Building-Integrated Agriculture (BIA)

The project was completed in September 2022.

Singapore aims to produce 30 percent of its total food needs by 2030 - an increase from the current 10%. This is known as the “30 by 30” goal. In land-scarce Singapore, conventional horizontal, land-intensive farming methods are not feasible in helping the city state achieve its goal. Instead, integrating agriculture into buildings, in the form of vertical and rooftop-based agriculture, is a more promising alternative.

The Building-Integrated Agriculture (BIA) research project will demonstrate the practical benefits of integrating agriculture into buildings and how BIA can be applied at the master-planning scale in Singapore to support the national “30 by 30” goal.

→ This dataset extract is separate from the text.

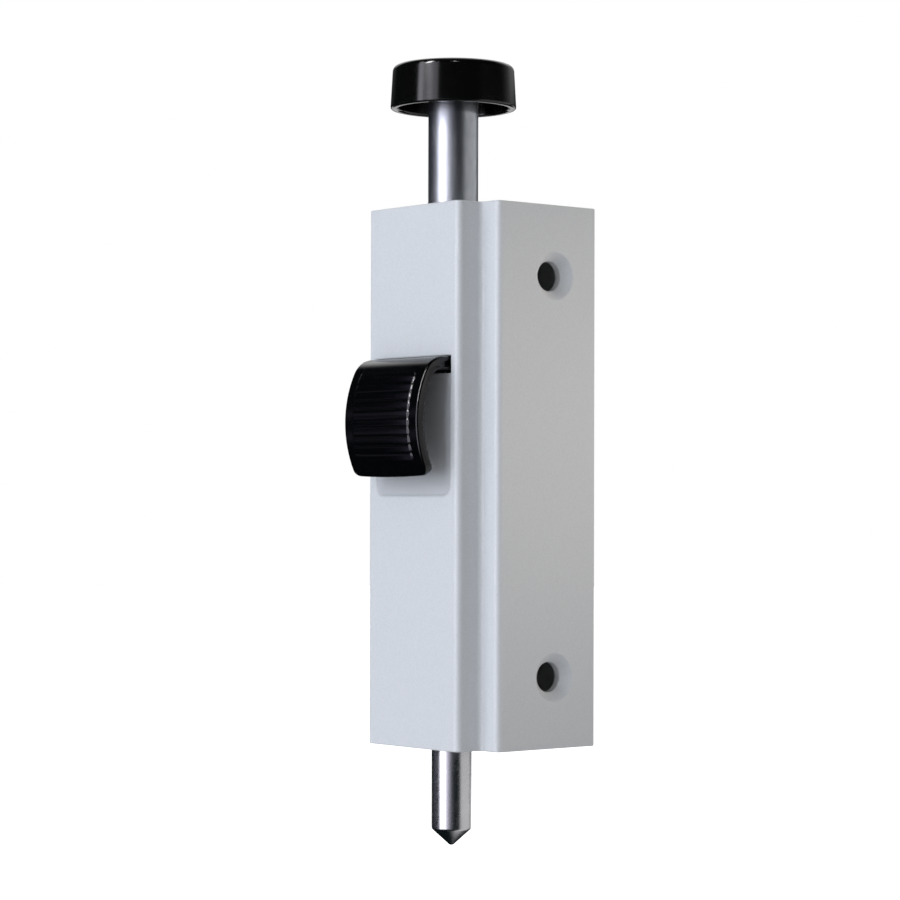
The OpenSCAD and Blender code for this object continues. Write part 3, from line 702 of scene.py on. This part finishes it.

This project includes a number of phases:

  1. Assess potential for BIA in Singapore: determine the potential crop yield of common leafy vegetables based on available rooftops and building façades, and understand how BIA performance is influenced by master-planning metrics such as plot area ratio and building types
  2. Understand complementarities and trade-offs: consider potential complementarities and competition for rooftop spaces and building surfaces between BIA and other urban technologies such as Building-Integrated Photovoltaics (BIPV) at the building scale
  3. Engage the community: solicit community involvement through web-based maps and podcasts
  4. Feasibility: examine the feasibility of BIA using external experts’ feedback on the research outcome.

The research aims will be achieved by combining the strengths of the Singapore-ETH Centre (SEC) and the National University of Singapore (NUS). SEC’s computational simulation method is based on an extension of the City Energy Analyst developed in ETH Zurich. NUS, in addition to bringing its social science expertise to this project, is offering its empirical experiment facilities – the NUS-CDL Tropical Technologies Laboratory (T2 Lab) at the Department of Architecture under the NUS School of Design and Environment .

Started on 31 March 2021 as an Intra-CREATE project, BIA is funded by the CREATE programme under the National Research Foundation Singapore. The project is hosted by the 
Singapore-ETH Centre, in collaboration with the National University of Singapore.

In the future, the seed project could broaden its research themes to explore other benefits and the operationalisation of BIA. These may include the thermal impact of BIA on the building envelopes, social impacts, ecosystem service benefits, and potential business models for the installation and management of BIA systems.